Please quote every line word for word.

■ ■ ■ ■ ■ ■ ■

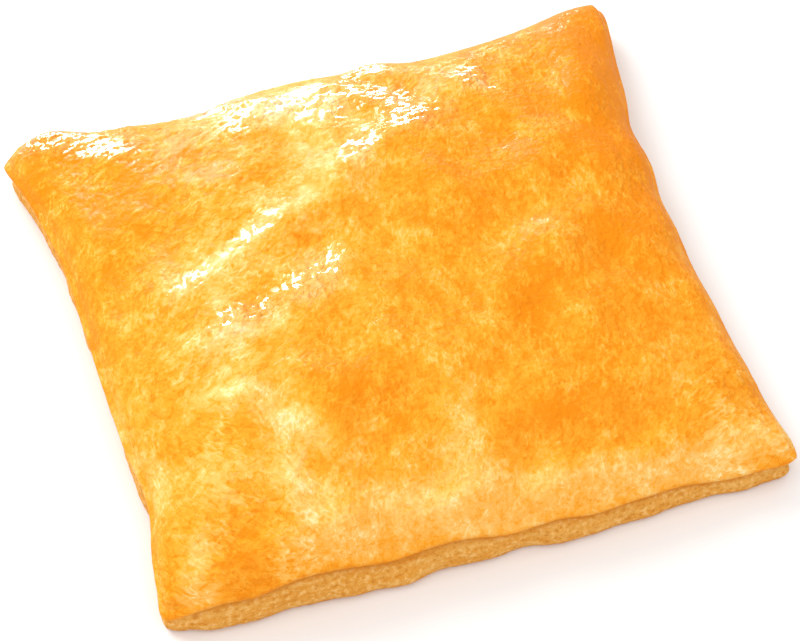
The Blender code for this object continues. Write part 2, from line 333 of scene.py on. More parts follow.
# Paler patches; the narrow strips along the folds are painted light on the folds' flanks that face
# the light
PALE_AND_LIT = (
    (-34.0, -18.8, 7.0, 2.4, -18.0, 1.0),
    (-27.0, -26.5, 6.0, 2.2, -52.0, 0.9),
    (-21.5, -33.0, 4.0, 2.0, -55.0, 0.6),
    (-27.8, -36.5, 1.8, 4.5, 5.0, 1.0),
    (-46.0, -43.0, 2.4, 6.0, -25.0, 0.9),
    (-48.0, -28.0, 1.5, 5.0, -8.0, 0.8),
    (3.0, -38.0, 1.6, 4.5, 0.0, 0.6),
    (-10.0, -46.0, 12.0, 3.0, 0.0, 0.2),
    # By the near right ear: a painted sheen
    (45.0, -47.0, 8.0, 4.0, 0.0, 0.9),
    (55.0, -45.0, 2.5, 6.0, 8.0, 0.7),
    (-52.0, -14.0, 2.5, 12.0, 0.0, 0.6),
    (-32.0, 6.0, 7.0, 2.0, 15.0, 0.7),
    (-19.0, 10.5, 6.0, 2.0, 24.0, 0.6),
    (-7.0, 17.0, 5.0, 2.2, 36.0, 0.35),
    (0.5, 16.0, 5.0, 2.0, 75.0, 0.6),
    (6.5, -8.0, 7.0, 1.2, 100.0, 0.5),
    (-23.0, -28.0, 4.0, 2.4, -50.0, 0.6),
    (3.0, 22.0, 6.0, 2.4, 30.0, 0.3),
    (-29.0, -8.6, 7.0, 2.0, 0.0, 0.9),
    (-18.0, -5.5, 7.0, 1.8, 22.0, 0.5),
    (-12.0, 1.0, 4.0, 3.0, 40.0, 0.4),
    (-46.5, -47.0, 3.0, 5.0, 0.0, 0.4),
    (-50.0, -26.0, 3.0, 14.0, 4.0, 0.3),
    (-40.0, -31.0, 4.0, 6.0, 20.0, 0.5),
    (-7.0, 37.0, 9.0, 4.0, 5.0, 1.0),
)
# Where the skin is crinkled most, the same way
CRINKLED = (
    (-46.5, 46.0, 6.0, 2.6, -15.0, 0.9),
    (-38.5, 40.0, 6.0, 2.4, -50.0, 0.8),
    (-18.0, 44.0, 5.0, 2.4, 0.0, 0.9),
    (-8.0, 37.5, 9.0, 3.4, 8.0, 1.0),
    (1.0, 34.5, 4.0, 3.0, 20.0, 0.9),
    (9.0, 43.5, 4.0, 2.2, 0.0, 0.7),
    (10.5, 34.5, 3.5, 3.0, 40.0, 0.8),
    (12.0, 26.5, 3.0, 4.0, 40.0, 0.9),
    (26.0, 33.5, 3.0, 3.0, 40.0, 1.0),
    (19.5, 28.5, 3.0, 3.0, 40.0, 0.4),
    (1.6, 22.0, 4.0, 2.6, 60.0, 1.0),
    (-20.0, 10.5, 5.0, 2.4, 25.0, 0.6),
    (-13.0, -1.5, 6.0, 4.0, 45.0, 0.9),
    (-27.0, -5.6, 7.0, 2.2, 14.0, 1.0),
    (-33.0, 5.0, 6.0, 2.0, 25.0, 0.5),
)

# Places of nodes in a tree's window
NODE_STEP = (190.0, -150.0)
NODES_IN_COLUMN = 8


# The pastry's form


def bump(s, at, half):
    """Smooth rise to 1 at one place along a side."""
    return np.exp(-(((s - at) / half) ** 2))


def side_curve(depth, bumps, s):
    """Curve along a side that is nought at both ears: one broad bow and its local bumps."""
    local = sum(amount * bump(s, at, half) for at, half, amount in bumps)
    bow = depth * (1.0 - np.abs(s) ** BOW_POWER)
    return bow + local * np.minimum(1.0, BUMP_REACH * (1.0 - np.abs(s)))


def between_ears(values, u, v):
    """Value over the square, from one value at each ear."""
    a, b = (u + 1.0) / 2.0, (v + 1.0) / 2.0
    near = (1.0 - a) * values["near_left"] + a * values["near_right"]
    far = (1.0 - a) * values["far_left"] + a * values["far_right"]
    return (1.0 - b) * near + b * far


def side_amounts(curves, u, v, fade):
    """Each side's curve at u, v, dying away across the square."""
    a, b = (u + 1.0) / 2.0, (v + 1.0) / 2.0
    places = {"near": (u, 1.0 - b), "far": (u, b), "left": (v, 1.0 - a), "right": (v, a)}
    return {
        side: side_curve(curves[side][0], curves[side][1:], s) * weight**fade
        for side, (s, weight) in places.items()
    }


def ripple(x, y, length, seed, count=10):
    """Uneven field of about one wavelength and a spread of 1, as waves that cross at random."""
    draw = np.random.default_rng(seed)
    angles = draw.uniform(0.0, 2.0 * math.pi, count)
    phases = draw.uniform(0.0, 2.0 * math.pi, count)
    lengths = length * draw.uniform(*RIPPLE_SPREAD, count)
    total = np.zeros_like(x)
    for angle, phase, wavelength in zip(angles, phases, lengths):
        along = x * math.cos(angle) + y * math.sin(angle)
        total += np.cos(2.0 * math.pi * along / wavelength + phase)
    return total * math.sqrt(2.0 / count)


def smooth_step(value, low, high):
    """Smooth step from 0 at low to 1 at high."""
    share = np.clip((value - low) / (high - low), 0.0, 1.0)
    return share * share * (3.0 - 2.0 * share)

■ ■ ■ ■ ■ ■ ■

**REPLY TO THE EXERCISE**
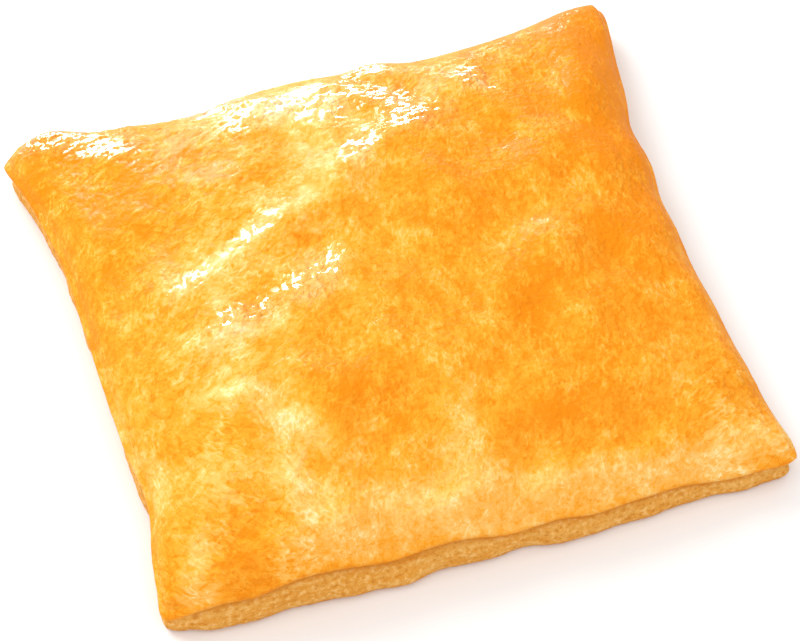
The Blender code for this object continues. Write part 2, from line 333 of scene.py on. More parts follow.
# Paler patches; the narrow strips along the folds are painted light on the folds' flanks that face
# the light
PALE_AND_LIT = (
    (-34.0, -18.8, 7.0, 2.4, -18.0, 1.0),
    (-27.0, -26.5, 6.0, 2.2, -52.0, 0.9),
    (-21.5, -33.0, 4.0, 2.0, -55.0, 0.6),
    (-27.8, -36.5, 1.8, 4.5, 5.0, 1.0),
    (-46.0, -43.0, 2.4, 6.0, -25.0, 0.9),
    (-48.0, -28.0, 1.5, 5.0, -8.0, 0.8),
    (3.0, -38.0, 1.6, 4.5, 0.0, 0.6),
    (-10.0, -46.0, 12.0, 3.0, 0.0, 0.2),
    # By the near right ear: a painted sheen
    (45.0, -47.0, 8.0, 4.0, 0.0, 0.9),
    (55.0, -45.0, 2.5, 6.0, 8.0, 0.7),
    (-52.0, -14.0, 2.5, 12.0, 0.0, 0.6),
    (-32.0, 6.0, 7.0, 2.0, 15.0, 0.7),
    (-19.0, 10.5, 6.0, 2.0, 24.0, 0.6),
    (-7.0, 17.0, 5.0, 2.2, 36.0, 0.35),
    (0.5, 16.0, 5.0, 2.0, 75.0, 0.6),
    (6.5, -8.0, 7.0, 1.2, 100.0, 0.5),
    (-23.0, -28.0, 4.0, 2.4, -50.0, 0.6),
    (3.0, 22.0, 6.0, 2.4, 30.0, 0.3),
    (-29.0, -8.6, 7.0, 2.0, 0.0, 0.9),
    (-18.0, -5.5, 7.0, 1.8, 22.0, 0.5),
    (-12.0, 1.0, 4.0, 3.0, 40.0, 0.4),
    (-46.5, -47.0, 3.0, 5.0, 0.0, 0.4),
    (-50.0, -26.0, 3.0, 14.0, 4.0, 0.3),
    (-40.0, -31.0, 4.0, 6.0, 20.0, 0.5),
    (-7.0, 37.0, 9.0, 4.0, 5.0, 1.0),
)
# Where the skin is crinkled most, the same way
CRINKLED = (
    (-46.5, 46.0, 6.0, 2.6, -15.0, 0.9),
    (-38.5, 40.0, 6.0, 2.4, -50.0, 0.8),
    (-18.0, 44.0, 5.0, 2.4, 0.0, 0.9),
    (-8.0, 37.5, 9.0, 3.4, 8.0, 1.0),
    (1.0, 34.5, 4.0, 3.0, 20.0, 0.9),
    (9.0, 43.5, 4.0, 2.2, 0.0, 0.7),
    (10.5, 34.5, 3.5, 3.0, 40.0, 0.8),
    (12.0, 26.5, 3.0, 4.0, 40.0, 0.9),
    (26.0, 33.5, 3.0, 3.0, 40.0, 1.0),
    (19.5, 28.5, 3.0, 3.0, 40.0, 0.4),
    (1.6, 22.0, 4.0, 2.6, 60.0, 1.0),
    (-20.0, 10.5, 5.0, 2.4, 25.0, 0.6),
    (-13.0, -1.5, 6.0, 4.0, 45.0, 0.9),
    (-27.0, -5.6, 7.0, 2.2, 14.0, 1.0),
    (-33.0, 5.0, 6.0, 2.0, 25.0, 0.5),
)

# Places of nodes in a tree's window
NODE_STEP = (190.0, -150.0)
NODES_IN_COLUMN = 8


# The pastry's form


def bump(s, at, half):
    """Smooth rise to 1 at one place along a side."""
    return np.exp(-(((s - at) / half) ** 2))


def side_curve(depth, bumps, s):
    """Curve along a side that is nought at both ears: one broad bow and its local bumps."""
    local = sum(amount * bump(s, at, half) for at, half, amount in bumps)
    bow = depth * (1.0 - np.abs(s) ** BOW_POWER)
    return bow + local * np.minimum(1.0, BUMP_REACH * (1.0 - np.abs(s)))


def between_ears(values, u, v):
    """Value over the square, from one value at each ear."""
    a, b = (u + 1.0) / 2.0, (v + 1.0) / 2.0
    near = (1.0 - a) * values["near_left"] + a * values["near_right"]
    far = (1.0 - a) * values["far_left"] + a * values["far_right"]
    return (1.0 - b) * near + b * far


def side_amounts(curves, u, v, fade):
    """Each side's curve at u, v, dying away across the square."""
    a, b = (u + 1.0) / 2.0, (v + 1.0) / 2.0
    places = {"near": (u, 1.0 - b), "far": (u, b), "left": (v, 1.0 - a), "right": (v, a)}
    return {
        side: side_curve(curves[side][0], curves[side][1:], s) * weight**fade
        for side, (s, weight) in places.items()
    }


def ripple(x, y, length, seed, count=10):
    """Uneven field of about one wavelength and a spread of 1, as waves that cross at random."""
    draw = np.random.default_rng(seed)
    angles = draw.uniform(0.0, 2.0 * math.pi, count)
    phases = draw.uniform(0.0, 2.0 * math.pi, count)
    lengths = length * draw.uniform(*RIPPLE_SPREAD, count)
    total = np.zeros_like(x)
    for angle, phase, wavelength in zip(angles, phases, lengths):
        along = x * math.cos(angle) + y * math.sin(angle)
        total += np.cos(2.0 * math.pi * along / wavelength + phase)
    return total * math.sqrt(2.0 / count)


def smooth_step(value, low, high):
    """Smooth step from 0 at low to 1 at high."""
    share = np.clip((value - low) / (high - low), 0.0, 1.0)
    return share * share * (3.0 - 2.0 * share)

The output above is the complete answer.